AIM ▸ Reproduce the material that follows, please, but only from its first line to the line containing "the photo's camera.", inclusive.

INFORMATION PROVIDED ▸
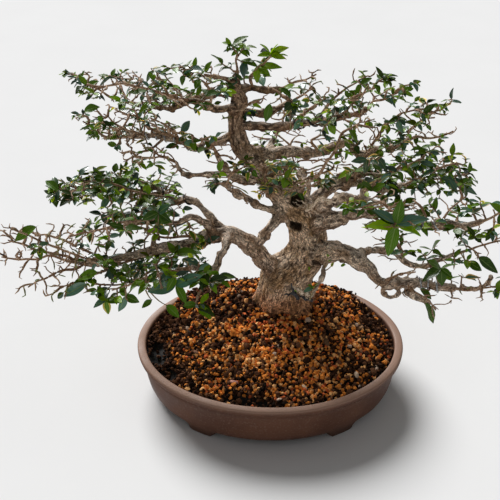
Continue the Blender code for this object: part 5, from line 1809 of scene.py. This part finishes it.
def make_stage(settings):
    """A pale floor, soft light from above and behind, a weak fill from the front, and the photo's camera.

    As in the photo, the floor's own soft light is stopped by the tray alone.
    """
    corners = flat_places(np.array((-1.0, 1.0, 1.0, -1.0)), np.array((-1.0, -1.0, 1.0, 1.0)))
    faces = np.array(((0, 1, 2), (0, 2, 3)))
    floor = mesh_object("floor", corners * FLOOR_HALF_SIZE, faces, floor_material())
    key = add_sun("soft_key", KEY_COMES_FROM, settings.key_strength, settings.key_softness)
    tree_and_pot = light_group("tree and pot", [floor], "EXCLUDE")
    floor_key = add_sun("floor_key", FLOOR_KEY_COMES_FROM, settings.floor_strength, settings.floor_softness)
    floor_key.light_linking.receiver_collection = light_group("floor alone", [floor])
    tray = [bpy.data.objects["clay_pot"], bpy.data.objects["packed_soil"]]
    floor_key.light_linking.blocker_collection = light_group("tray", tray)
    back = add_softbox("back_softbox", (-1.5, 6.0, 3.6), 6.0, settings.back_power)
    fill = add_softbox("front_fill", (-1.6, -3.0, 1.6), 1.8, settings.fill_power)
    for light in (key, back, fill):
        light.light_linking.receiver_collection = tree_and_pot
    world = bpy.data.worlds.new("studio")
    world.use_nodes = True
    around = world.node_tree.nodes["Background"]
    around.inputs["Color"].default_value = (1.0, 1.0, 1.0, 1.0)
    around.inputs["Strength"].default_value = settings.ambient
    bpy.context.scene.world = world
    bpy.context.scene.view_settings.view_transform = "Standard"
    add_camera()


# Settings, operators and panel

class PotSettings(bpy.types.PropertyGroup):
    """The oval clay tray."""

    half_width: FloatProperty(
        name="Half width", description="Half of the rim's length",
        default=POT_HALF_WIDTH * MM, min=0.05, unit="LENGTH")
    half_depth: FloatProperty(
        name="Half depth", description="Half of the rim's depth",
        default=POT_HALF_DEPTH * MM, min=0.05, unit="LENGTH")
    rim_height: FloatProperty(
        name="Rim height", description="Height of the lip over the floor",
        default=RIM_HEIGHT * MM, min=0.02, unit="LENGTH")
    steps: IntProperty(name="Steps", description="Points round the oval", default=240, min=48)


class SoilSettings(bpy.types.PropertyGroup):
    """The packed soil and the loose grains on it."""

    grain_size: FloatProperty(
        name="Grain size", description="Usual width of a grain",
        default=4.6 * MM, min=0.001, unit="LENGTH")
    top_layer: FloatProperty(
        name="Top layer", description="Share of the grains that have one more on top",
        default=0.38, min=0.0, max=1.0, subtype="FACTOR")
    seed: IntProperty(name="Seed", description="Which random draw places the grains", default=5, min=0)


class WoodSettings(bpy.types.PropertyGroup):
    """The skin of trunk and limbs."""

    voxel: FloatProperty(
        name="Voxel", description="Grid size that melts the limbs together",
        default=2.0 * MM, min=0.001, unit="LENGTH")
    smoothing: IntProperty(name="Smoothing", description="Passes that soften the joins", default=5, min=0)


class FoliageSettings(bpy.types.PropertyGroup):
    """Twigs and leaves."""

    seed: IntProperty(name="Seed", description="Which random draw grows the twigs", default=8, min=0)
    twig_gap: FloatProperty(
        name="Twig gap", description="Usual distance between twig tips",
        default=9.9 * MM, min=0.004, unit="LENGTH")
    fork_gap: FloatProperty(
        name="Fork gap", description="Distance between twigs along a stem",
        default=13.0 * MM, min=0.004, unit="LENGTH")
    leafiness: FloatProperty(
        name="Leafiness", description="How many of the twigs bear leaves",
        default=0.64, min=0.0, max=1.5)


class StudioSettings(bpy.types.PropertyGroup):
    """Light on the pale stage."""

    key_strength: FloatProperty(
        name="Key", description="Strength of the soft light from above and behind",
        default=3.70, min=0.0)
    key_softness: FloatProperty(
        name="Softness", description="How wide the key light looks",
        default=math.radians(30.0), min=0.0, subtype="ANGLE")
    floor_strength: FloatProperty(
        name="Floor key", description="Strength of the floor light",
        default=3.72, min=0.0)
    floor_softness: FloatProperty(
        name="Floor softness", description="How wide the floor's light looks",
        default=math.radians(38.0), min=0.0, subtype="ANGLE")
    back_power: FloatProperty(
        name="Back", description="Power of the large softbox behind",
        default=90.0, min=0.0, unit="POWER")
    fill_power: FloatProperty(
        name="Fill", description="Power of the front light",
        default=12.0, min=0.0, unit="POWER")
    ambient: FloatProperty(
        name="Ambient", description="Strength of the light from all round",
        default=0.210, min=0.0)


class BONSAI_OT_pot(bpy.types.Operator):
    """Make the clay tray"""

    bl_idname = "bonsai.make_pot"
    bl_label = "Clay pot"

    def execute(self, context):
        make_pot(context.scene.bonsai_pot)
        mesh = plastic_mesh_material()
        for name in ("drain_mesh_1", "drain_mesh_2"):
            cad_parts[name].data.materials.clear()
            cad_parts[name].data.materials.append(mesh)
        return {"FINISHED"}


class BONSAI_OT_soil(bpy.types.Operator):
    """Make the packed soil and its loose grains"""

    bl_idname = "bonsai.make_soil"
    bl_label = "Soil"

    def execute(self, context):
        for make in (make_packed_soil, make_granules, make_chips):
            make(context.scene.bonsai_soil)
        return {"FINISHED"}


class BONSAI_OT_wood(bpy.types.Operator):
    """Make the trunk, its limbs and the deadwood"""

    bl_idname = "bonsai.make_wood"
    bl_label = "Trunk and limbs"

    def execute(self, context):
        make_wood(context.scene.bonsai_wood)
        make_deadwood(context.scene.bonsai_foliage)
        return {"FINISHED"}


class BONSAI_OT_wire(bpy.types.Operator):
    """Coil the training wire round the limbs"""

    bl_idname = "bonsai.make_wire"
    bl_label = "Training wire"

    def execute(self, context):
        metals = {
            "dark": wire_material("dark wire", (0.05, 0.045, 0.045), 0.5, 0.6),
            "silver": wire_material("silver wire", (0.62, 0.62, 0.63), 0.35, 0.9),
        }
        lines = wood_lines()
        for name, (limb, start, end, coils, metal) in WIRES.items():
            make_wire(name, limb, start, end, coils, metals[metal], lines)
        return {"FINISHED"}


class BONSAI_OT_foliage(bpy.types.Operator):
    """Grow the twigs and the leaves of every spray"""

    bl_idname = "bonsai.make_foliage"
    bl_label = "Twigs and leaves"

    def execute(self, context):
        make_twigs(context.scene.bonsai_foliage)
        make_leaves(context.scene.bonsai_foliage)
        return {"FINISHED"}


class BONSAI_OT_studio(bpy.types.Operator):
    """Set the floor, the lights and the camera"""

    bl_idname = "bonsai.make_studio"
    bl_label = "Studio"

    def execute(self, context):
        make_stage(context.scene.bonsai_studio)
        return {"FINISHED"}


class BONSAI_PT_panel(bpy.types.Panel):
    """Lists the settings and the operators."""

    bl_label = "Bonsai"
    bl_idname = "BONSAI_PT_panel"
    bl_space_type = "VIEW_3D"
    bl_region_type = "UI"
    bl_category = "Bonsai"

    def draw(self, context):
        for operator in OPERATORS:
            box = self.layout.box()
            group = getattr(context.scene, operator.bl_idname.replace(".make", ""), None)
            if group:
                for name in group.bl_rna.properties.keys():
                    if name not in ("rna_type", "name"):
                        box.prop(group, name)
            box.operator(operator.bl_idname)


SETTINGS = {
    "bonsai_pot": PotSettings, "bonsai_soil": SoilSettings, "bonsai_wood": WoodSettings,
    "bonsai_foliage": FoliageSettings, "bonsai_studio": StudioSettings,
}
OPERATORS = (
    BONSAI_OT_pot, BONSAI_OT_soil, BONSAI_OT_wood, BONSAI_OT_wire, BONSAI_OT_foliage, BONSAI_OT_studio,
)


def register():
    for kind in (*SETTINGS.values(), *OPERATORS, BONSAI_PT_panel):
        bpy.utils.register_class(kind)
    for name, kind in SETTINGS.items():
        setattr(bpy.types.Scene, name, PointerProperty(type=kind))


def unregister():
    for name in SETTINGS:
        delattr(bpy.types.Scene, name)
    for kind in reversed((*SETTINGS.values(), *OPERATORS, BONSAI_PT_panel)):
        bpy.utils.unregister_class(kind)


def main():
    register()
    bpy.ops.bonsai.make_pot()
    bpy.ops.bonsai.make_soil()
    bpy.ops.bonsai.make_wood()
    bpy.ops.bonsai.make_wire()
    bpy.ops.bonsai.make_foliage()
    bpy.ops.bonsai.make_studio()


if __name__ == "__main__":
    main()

SOLUTION TO THE EXERCISE ▸
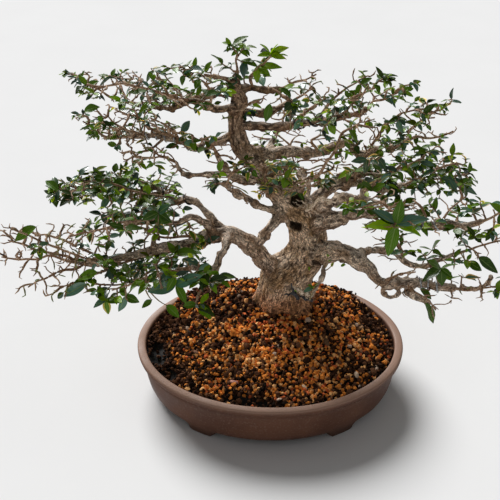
Continue the Blender code for this object: part 5, from line 1809 of scene.py. This part finishes it.
def make_stage(settings):
    """A pale floor, soft light from above and behind, a weak fill from the front, and the photo's camera.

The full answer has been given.